_Request:_ Retype each entry below exactly as it stands.

_Data excerpts:_
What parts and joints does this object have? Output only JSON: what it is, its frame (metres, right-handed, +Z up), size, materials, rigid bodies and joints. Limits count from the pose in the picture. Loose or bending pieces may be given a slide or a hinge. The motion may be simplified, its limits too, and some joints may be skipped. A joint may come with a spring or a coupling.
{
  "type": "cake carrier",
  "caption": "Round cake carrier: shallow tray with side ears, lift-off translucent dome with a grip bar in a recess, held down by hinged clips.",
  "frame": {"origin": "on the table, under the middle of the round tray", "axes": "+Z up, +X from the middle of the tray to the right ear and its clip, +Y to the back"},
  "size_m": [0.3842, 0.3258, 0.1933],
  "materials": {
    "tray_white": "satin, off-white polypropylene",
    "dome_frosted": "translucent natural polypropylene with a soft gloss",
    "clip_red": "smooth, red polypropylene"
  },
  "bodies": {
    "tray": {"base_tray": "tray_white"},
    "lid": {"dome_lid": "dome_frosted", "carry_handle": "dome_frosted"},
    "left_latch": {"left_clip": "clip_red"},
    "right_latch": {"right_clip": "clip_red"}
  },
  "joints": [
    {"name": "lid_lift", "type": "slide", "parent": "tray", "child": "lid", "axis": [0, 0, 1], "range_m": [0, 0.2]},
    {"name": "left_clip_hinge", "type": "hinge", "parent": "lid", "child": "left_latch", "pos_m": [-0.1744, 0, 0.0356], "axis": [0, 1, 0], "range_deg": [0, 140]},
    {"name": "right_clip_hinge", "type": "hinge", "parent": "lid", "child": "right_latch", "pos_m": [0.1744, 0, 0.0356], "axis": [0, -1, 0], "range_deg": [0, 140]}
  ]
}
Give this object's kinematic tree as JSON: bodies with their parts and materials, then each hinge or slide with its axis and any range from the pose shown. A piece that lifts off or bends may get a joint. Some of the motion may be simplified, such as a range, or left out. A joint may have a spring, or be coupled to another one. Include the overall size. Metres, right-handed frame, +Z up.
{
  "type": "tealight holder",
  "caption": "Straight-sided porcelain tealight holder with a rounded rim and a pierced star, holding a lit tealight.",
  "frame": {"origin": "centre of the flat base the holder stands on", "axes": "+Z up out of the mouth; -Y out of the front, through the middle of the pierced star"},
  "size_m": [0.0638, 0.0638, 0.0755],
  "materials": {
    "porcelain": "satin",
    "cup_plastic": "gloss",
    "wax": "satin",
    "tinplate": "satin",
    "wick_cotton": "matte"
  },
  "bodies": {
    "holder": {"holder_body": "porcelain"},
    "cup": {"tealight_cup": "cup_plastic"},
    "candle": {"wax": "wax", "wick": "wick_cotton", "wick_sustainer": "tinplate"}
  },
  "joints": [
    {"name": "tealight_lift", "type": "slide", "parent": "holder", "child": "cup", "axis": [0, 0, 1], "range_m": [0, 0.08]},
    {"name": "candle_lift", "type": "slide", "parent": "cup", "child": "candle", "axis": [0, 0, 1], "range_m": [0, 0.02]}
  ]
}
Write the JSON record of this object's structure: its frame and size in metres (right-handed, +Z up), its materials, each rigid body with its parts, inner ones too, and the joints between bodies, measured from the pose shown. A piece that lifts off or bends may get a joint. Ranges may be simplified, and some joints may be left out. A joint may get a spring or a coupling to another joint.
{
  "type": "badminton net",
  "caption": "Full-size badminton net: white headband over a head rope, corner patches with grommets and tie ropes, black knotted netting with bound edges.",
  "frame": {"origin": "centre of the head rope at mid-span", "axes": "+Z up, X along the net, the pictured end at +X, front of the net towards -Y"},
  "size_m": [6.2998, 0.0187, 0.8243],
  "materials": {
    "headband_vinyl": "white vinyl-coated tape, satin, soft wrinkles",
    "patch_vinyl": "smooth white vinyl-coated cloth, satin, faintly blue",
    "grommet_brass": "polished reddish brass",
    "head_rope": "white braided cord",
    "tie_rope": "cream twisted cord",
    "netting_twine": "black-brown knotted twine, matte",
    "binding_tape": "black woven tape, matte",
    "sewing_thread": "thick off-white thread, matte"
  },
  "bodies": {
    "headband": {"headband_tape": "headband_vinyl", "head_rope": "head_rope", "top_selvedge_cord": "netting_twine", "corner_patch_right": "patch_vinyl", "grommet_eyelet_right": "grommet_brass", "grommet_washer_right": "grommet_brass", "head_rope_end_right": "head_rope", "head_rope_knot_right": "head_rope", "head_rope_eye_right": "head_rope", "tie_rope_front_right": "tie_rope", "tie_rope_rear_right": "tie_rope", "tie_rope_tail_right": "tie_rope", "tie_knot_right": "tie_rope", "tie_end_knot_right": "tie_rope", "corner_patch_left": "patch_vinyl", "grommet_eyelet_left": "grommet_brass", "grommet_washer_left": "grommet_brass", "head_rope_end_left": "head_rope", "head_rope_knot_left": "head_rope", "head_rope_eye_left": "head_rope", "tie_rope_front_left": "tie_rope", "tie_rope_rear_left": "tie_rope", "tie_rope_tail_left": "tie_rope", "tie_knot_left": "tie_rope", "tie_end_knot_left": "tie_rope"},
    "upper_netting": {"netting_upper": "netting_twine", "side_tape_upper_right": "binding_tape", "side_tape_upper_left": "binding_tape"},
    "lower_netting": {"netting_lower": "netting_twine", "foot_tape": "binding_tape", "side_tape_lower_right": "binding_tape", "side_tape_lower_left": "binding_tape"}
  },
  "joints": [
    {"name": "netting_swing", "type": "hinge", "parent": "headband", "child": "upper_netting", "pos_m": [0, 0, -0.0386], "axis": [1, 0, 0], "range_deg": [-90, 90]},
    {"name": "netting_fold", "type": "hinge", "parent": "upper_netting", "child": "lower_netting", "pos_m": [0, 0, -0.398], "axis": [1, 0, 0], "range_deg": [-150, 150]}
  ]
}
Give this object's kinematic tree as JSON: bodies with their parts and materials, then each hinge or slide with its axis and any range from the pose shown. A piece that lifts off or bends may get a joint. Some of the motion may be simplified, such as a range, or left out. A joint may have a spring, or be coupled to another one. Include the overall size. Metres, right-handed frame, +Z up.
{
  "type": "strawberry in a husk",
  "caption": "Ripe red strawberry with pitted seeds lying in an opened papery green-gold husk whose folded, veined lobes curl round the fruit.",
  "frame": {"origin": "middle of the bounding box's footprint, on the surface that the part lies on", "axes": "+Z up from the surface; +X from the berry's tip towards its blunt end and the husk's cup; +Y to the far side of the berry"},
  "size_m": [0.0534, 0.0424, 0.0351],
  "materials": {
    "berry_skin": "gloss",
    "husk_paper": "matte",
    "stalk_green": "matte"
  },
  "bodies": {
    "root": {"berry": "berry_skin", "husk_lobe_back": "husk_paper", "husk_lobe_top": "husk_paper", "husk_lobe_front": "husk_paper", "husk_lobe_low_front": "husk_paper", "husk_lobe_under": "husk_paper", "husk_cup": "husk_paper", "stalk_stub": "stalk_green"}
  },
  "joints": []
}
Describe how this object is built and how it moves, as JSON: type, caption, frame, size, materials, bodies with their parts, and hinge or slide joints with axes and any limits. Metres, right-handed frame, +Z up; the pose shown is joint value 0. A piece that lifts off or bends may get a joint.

_Exercise result:_
What parts and joints does this object have? Output only JSON: what it is, its frame (metres, right-handed, +Z up), size, materials, rigid bodies and joints. Limits count from the pose in the picture. Loose or bending pieces may be given a slide or a hinge. The motion may be simplified, its limits too, and some joints may be skipped. A joint may come with a spring or a coupling.
{
  "type": "cake carrier",
  "caption": "Round cake carrier: shallow tray with side ears, lift-off translucent dome with a grip bar in a recess, held down by hinged clips.",
  "frame": {"origin": "on the table, under the middle of the round tray", "axes": "+Z up, +X from the middle of the tray to the right ear and its clip, +Y to the back"},
  "size_m": [0.3842, 0.3258, 0.1933],
  "materials": {
    "tray_white": "satin, off-white polypropylene",
    "dome_frosted": "translucent natural polypropylene with a soft gloss",
    "clip_red": "smooth, red polypropylene"
  },
  "bodies": {
    "tray": {"base_tray": "tray_white"},
    "lid": {"dome_lid": "dome_frosted", "carry_handle": "dome_frosted"},
    "left_latch": {"left_clip": "clip_red"},
    "right_latch": {"right_clip": "clip_red"}
  },
  "joints": [
    {"name": "lid_lift", "type": "slide", "parent": "tray", "child": "lid", "axis": [0, 0, 1], "range_m": [0, 0.2]},
    {"name": "left_clip_hinge", "type": "hinge", "parent": "lid", "child": "left_latch", "pos_m": [-0.1744, 0, 0.0356], "axis": [0, 1, 0], "range_deg": [0, 140]},
    {"name": "right_clip_hinge", "type": "hinge", "parent": "lid", "child": "right_latch", "pos_m": [0.1744, 0, 0.0356], "axis": [0, -1, 0], "range_deg": [0, 140]}
  ]
}
Give this object's kinematic tree as JSON: bodies with their parts and materials, then each hinge or slide with its axis and any range from the pose shown. A piece that lifts off or bends may get a joint. Some of the motion may be simplified, such as a range, or left out. A joint may have a spring, or be coupled to another one. Include the overall size. Metres, right-handed frame, +Z up.
{
  "type": "tealight holder",
  "caption": "Straight-sided porcelain tealight holder with a rounded rim and a pierced star, holding a lit tealight.",
  "frame": {"origin": "centre of the flat base the holder stands on", "axes": "+Z up out of the mouth; -Y out of the front, through the middle of the pierced star"},
  "size_m": [0.0638, 0.0638, 0.0755],
  "materials": {
    "porcelain": "satin",
    "cup_plastic": "gloss",
    "wax": "satin",
    "tinplate": "satin",
    "wick_cotton": "matte"
  },
  "bodies": {
    "holder": {"holder_body": "porcelain"},
    "cup": {"tealight_cup": "cup_plastic"},
    "candle": {"wax": "wax", "wick": "wick_cotton", "wick_sustainer": "tinplate"}
  },
  "joints": [
    {"name": "tealight_lift", "type": "slide", "parent": "holder", "child": "cup", "axis": [0, 0, 1], "range_m": [0, 0.08]},
    {"name": "candle_lift", "type": "slide", "parent": "cup", "child": "candle", "axis": [0, 0, 1], "range_m": [0, 0.02]}
  ]
}
Write the JSON record of this object's structure: its frame and size in metres (right-handed, +Z up), its materials, each rigid body with its parts, inner ones too, and the joints between bodies, measured from the pose shown. A piece that lifts off or bends may get a joint. Ranges may be simplified, and some joints may be left out. A joint may get a spring or a coupling to another joint.
{
  "type": "badminton net",
  "caption": "Full-size badminton net: white headband over a head rope, corner patches with grommets and tie ropes, black knotted netting with bound edges.",
  "frame": {"origin": "centre of the head rope at mid-span", "axes": "+Z up, X along the net, the pictured end at +X, front of the net towards -Y"},
  "size_m": [6.2998, 0.0187, 0.8243],
  "materials": {
    "headband_vinyl": "white vinyl-coated tape, satin, soft wrinkles",
    "patch_vinyl": "smooth white vinyl-coated cloth, satin, faintly blue",
    "grommet_brass": "polished reddish brass",
    "head_rope": "white braided cord",
    "tie_rope": "cream twisted cord",
    "netting_twine": "black-brown knotted twine, matte",
    "binding_tape": "black woven tape, matte",
    "sewing_thread": "thick off-white thread, matte"
  },
  "bodies": {
    "headband": {"headband_tape": "headband_vinyl", "head_rope": "head_rope", "top_selvedge_cord": "netting_twine", "corner_patch_right": "patch_vinyl", "grommet_eyelet_right": "grommet_brass", "grommet_washer_right": "grommet_brass", "head_rope_end_right": "head_rope", "head_rope_knot_right": "head_rope", "head_rope_eye_right": "head_rope", "tie_rope_front_right": "tie_rope", "tie_rope_rear_right": "tie_rope", "tie_rope_tail_right": "tie_rope", "tie_knot_right": "tie_rope", "tie_end_knot_right": "tie_rope", "corner_patch_left": "patch_vinyl", "grommet_eyelet_left": "grommet_brass", "grommet_washer_left": "grommet_brass", "head_rope_end_left": "head_rope", "head_rope_knot_left": "head_rope", "head_rope_eye_left": "head_rope", "tie_rope_front_left": "tie_rope", "tie_rope_rear_left": "tie_rope", "tie_rope_tail_left": "tie_rope", "tie_knot_left": "tie_rope", "tie_end_knot_left": "tie_rope"},
    "upper_netting": {"netting_upper": "netting_twine", "side_tape_upper_right": "binding_tape", "side_tape_upper_left": "binding_tape"},
    "lower_netting": {"netting_lower": "netting_twine", "foot_tape": "binding_tape", "side_tape_lower_right": "binding_tape", "side_tape_lower_left": "binding_tape"}
  },
  "joints": [
    {"name": "netting_swing", "type": "hinge", "parent": "headband", "child": "upper_netting", "pos_m": [0, 0, -0.0386], "axis": [1, 0, 0], "range_deg": [-90, 90]},
    {"name": "netting_fold", "type": "hinge", "parent": "upper_netting", "child": "lower_netting", "pos_m": [0, 0, -0.398], "axis": [1, 0, 0], "range_deg": [-150, 150]}
  ]
}
Give this object's kinematic tree as JSON: bodies with their parts and materials, then each hinge or slide with its axis and any range from the pose shown. A piece that lifts off or bends may get a joint. Some of the motion may be simplified, such as a range, or left out. A joint may have a spring, or be coupled to another one. Include the overall size. Metres, right-handed frame, +Z up.
{
  "type": "strawberry in a husk",
  "caption": "Ripe red strawberry with pitted seeds lying in an opened papery green-gold husk whose folded, veined lobes curl round the fruit.",
  "frame": {"origin": "middle of the bounding box's footprint, on the surface that the part lies on", "axes": "+Z up from the surface; +X from the berry's tip towards its blunt end and the husk's cup; +Y to the far side of the berry"},
  "size_m": [0.0534, 0.0424, 0.0351],
  "materials": {
    "berry_skin": "gloss",
    "husk_paper": "matte",
    "stalk_green": "matte"
  },
  "bodies": {
    "root": {"berry": "berry_skin", "husk_lobe_back": "husk_paper", "husk_lobe_top": "husk_paper", "husk_lobe_front": "husk_paper", "husk_lobe_low_front": "husk_paper", "husk_lobe_under": "husk_paper", "husk_cup": "husk_paper", "stalk_stub": "stalk_green"}
  },
  "joints": []
}
Describe how this object is built and how it moves, as JSON: type, caption, frame, size, materials, bodies with their parts, and hinge or slide joints with axes and any limits. Metres, right-handed frame, +Z up; the pose shown is joint value 0. A piece that lifts off or bends may get a joint.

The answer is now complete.